# Front Row on older Macs



## Veljo (Jul 15, 2006)

I'm not sure if this has been done before (probably has), but has anyone here successfully installed Front Row onto an older Mac without a remote?

I did tonight, and I must say it's something new and fun to play with until I get myself a new MacBook Pro. It runs surprisingly smooth as well on my 800MHz G4.

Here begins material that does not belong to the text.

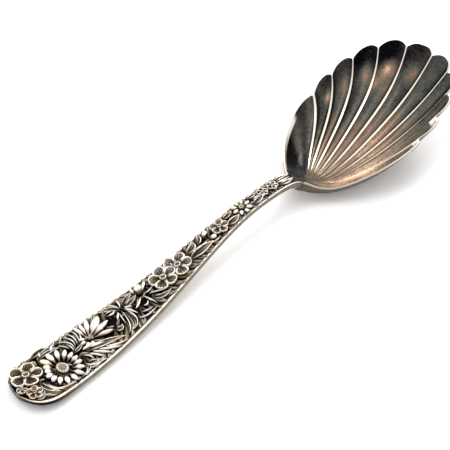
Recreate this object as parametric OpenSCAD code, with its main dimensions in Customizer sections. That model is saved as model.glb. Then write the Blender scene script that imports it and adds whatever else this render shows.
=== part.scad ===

For those who are interested in installing Front Row on their Mac, use the tutorial here:
http://andrewescobar.com/frontrow/

Pretty easy; two restarts and it's ready!


----------



## Timmargh (Jul 15, 2006)

I installed it on my iMac G4 using Andrew Escobar's method - works well. It works even better with my AirClick USB.


----------



## Torxter (Jul 15, 2006)

Yeap, it works glorious on my iMac G5. I don't really NEED a remote because I have a bluetooth keyboard anyways... only bad thing about front row is that it doesn't support real video, which I have a ton of on my computer because it's so small. :/


----------



## Radio-years (Jul 19, 2006)

i have it on my powermac G3 and iMac G3  Runs kinda slow but heh .


----------



## Qion (Jul 19, 2006)

I've installed it on my eMac. I don't really have much of a use for it though, because I've already got a DVD player (DVD Player), movie players (VLC, ffmpegx, Real, iTunes), and a music player (iTunes). Launching Front Row is just a hassle.


----------



## Ifrit (Jul 24, 2006)

It runs suprisingly smooth on my mac mini G4, unfortunally it doesn't allow to play the songs which are stored on my iPod.


----------



## Ifrit (Jul 31, 2006)

I noticed that the iPhoto slideshows in Frontrow don't work on my mac mini G4. When the transition to the second picture takes place, the slideshow aborts and brings me back to the Frontrow main screen. It might be the high resolution (1680x1050) can't be handeled the mac mini G4's graphic card, or the build in graphic don't support cerain effects which are required by Frontrow.


----------